Democratic leaders urge end to pension scare tactics

Posted: March 08, 2011 | Appropriations and Financial Affairs, Senator Alfond

Senate and House Democratic leaders today urged an end to “crisis” rhetoric on state pensions and called for the governor to clarify how cuts to the teacher and retiree benefits will be spent. The statements were issued in response to another press conference held by State Treasurer Bruce Poliquin, who indicated that the cuts to benefits would be used to pay down the cost of the pension liability — a statement that is in direct conflict with testimony made by the governor’s Finance Commissioner Sawin Millet.
 
Millet told the Appropriations committee Friday that the cuts to retirees would be used to pay for other spending in the governor’s budget and tax cuts. 
 
‘We are seeing two different messages from the treasurer and the governor and we need to know the facts,” said Assistant Senate Democratic Leader Justin Alfond, D-Portland. “We also need to put a stop to the scare tactics that are being used to confuse the public.

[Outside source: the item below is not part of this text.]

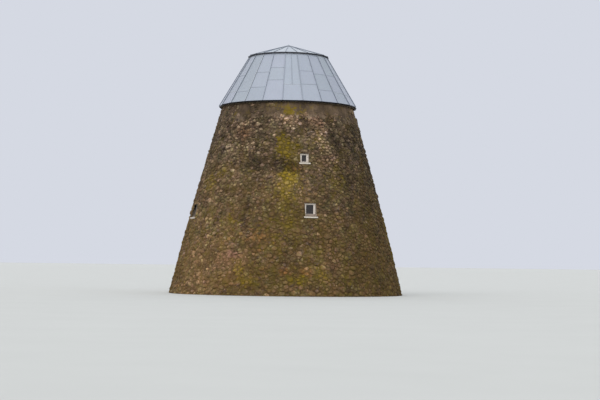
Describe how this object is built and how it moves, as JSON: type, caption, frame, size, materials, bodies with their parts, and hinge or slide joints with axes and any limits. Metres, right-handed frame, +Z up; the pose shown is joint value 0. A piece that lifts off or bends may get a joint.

Lawmakers have been working to address the pension challenge in a bipartisan way for a long time now.”
 
According to the Maine Public Employee Retirement System reports, the market value of the pension fund’s assets was $10.3 billion as of the last fiscal year. Based on the numbers the state retirement system could continue to pay benefits for over 15 years at the 2010 cost level without making any additions to the fund. 
 
“There is no silver bullet solution to the pension challenge,”said House Democratic Leader Rep. Emily Cain of Orono. “Lawmakers have been studying the problems in a bipartisan way with the stakeholders and we will continue to do so as hearings proceed. The budget process is a marathon, not a sprint.”
 
A Pew Research report released in February 2010 says state pension plans in almost every state are underfunded. Maine, however, was determined to be a “strong performer” when addressing the liability for retiree pensions. The report said the state’s pension obligations were only 63 percent funded in 1997; but by 2008 were 80 percent covered prior to the market downturn. Current funding level ratio is 70.4 percent.